Who are the Natives:
Lake Nkugute is located in Bunyaruguru County, where the inhabitants are a tribe called Banyaruguru. Banyaruguru are a segment of emigrants from Buganda alongside Batagwenda a tribe settled in Kitagwenda county near Bunyaruguru. Batagwenda and Banyaruguru derive long from Buganda’s history and finds out that this was after two Baganda kings had fought against each other and one died in the field.
According to the way the Bunyaruguru tell the story, it was the year 1797 and Kabaka (King) Junju Sendegeya, the 27th Kabaka of Buganda was reigning, with his capital at Magonga. His younger brother, Prince Semakookiro Wasajja Nabbunga, rose up in arms against him. Ssemakookiro then sent a contingent of soldiers to capture Junju. His final instruction to the regiment was: “Temumulekaayo!” meaning “Do not leave him behind!” Of course Junju dispatched a regiment of his own to repulse the aggressors. He personally participated in the battle, as was common in those days for kings to do. Sadly, he did not survive the fighting.
Ssemakookiro’s men then proceeded to Bamunaanika to report that they had killed Junju. Ssemakookiro was angered. He had instructed them to capture his brother, not to murder him! He was so upset that he ordered those who participated in the battle together with their descendants and extended families, to leave Buganda or he would make them face the same fate as they had subjected to his brother. The outcasts fled west to present day Kitagwenda in Kamwenge District, in the Kingdom of Toro. Those who still had the strength to climb the hills and mountains of Northern Ankole went on into present-day Rubirizi District, in what is commonly known as Bunyaruguru. Other sources give versions which slightly differ in details, but the flight of the Banyaruguru and the Batagwenda is a historical fact, that occurred slightly over 200 years ago.
The Banyaruguru, especially the older folks, speak fluent Luganda in addition to Runyankole and other languages. Their dialect of Runyankole is similar to the dialect of Rutooro called Rutagwenda. They maintain their allegiance to the Baganda clans from which they descended, those who fled came from 12 Baganda clans.
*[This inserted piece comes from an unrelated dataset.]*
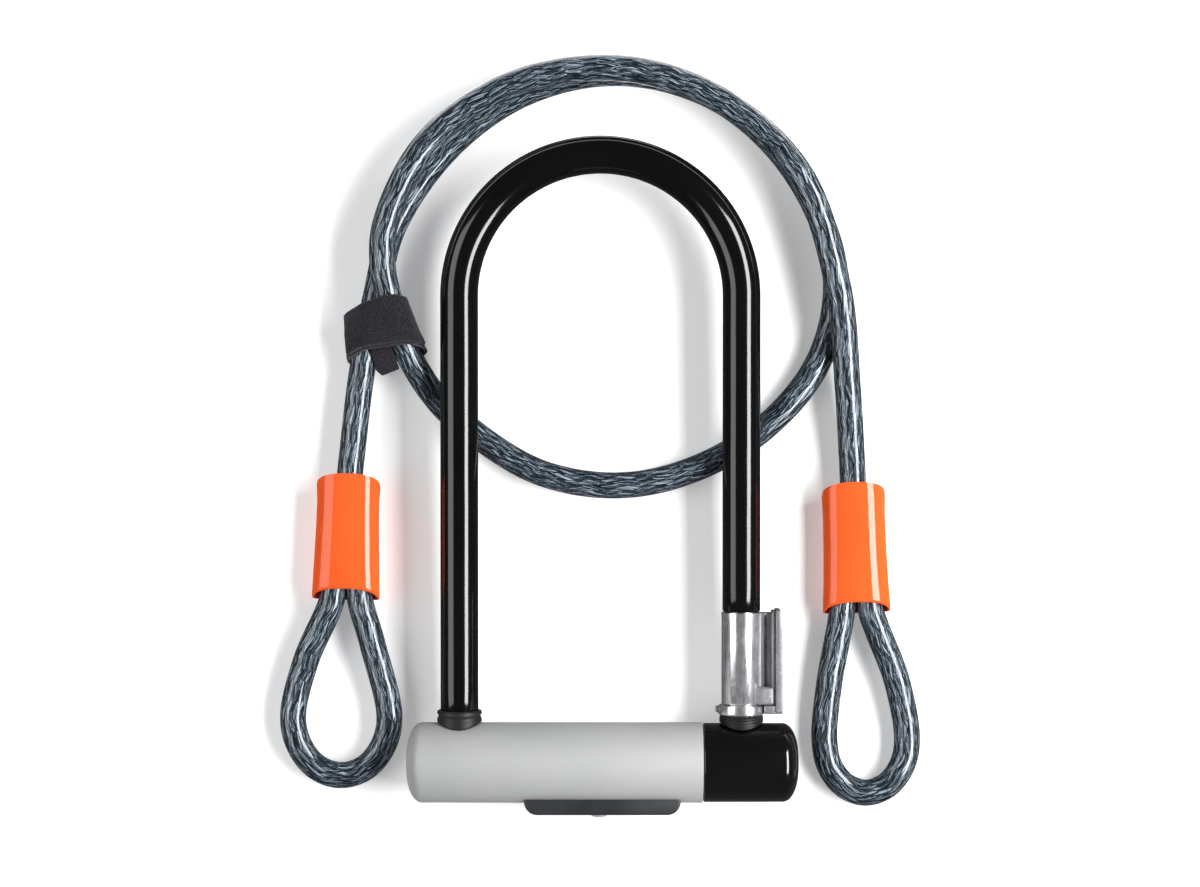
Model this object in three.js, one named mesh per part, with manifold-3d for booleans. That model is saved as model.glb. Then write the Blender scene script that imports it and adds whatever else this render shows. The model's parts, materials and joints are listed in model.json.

The Banyaruguru also kept many of their Baganda customs; for example, the culture of maintaining the family cemeteries called Ebiggya in Luganda. Many of the communities around them did not traditionally maintain family burial sites until recently. But you can see family cemeteries going back several generations in Bunyaruguru.
The Banyaruguru, who number about 200,000 are a very close community. Families tend to have very strong bonds, investing together, and holding land within the family and within the clan. Unlike in Bugandawhere they split land into small individual plots, the Banyaruguru will build a joint residence where each sibling has a bungalow, on maybe two acres of the family land and the remaining acreage (which might be substantial in some cases), is planted with matoke. Between the Matoke they plant cassava, beans, maize, and Arabica coffee; and in the valleys they grow cabbage, tomatoes, sugarcane and eggplants. They are very hard working people, often up and in the gardens by six in the morning. The rich, fertile, volcanic soils have not been extensively utilized until very recently, so yields are impressive, without the help of fertilizer or pesticides.
The Banyaruguru dress mostly like Banyankole and Baganda; their names are a mixture of Kinyankole and Kiganda names. Most of the traditions and customs are Kinyankole with some Kiganda culture practiced.
The Batagwenda men were originally hunters, though nowadays there are no wilder animals to hunt. But let an elephant or lion get to Kitagwenda from Queen Elizabeth National park, be sure it will not go back.
There are two segments of Batagwenda. There are Banyantara up the hills of Ntara above Lake George and those who live around the hills of Kikondo and Kinyamugara commonly known as Abakondo and Abakurungo in Kikurungo.
The staple food of Batagwenda and Banyaruguru is millet though they grow and eat other foods like matoke, cassava, maize and sweet potatoes. Banyaruguru mostly eat millet with fish.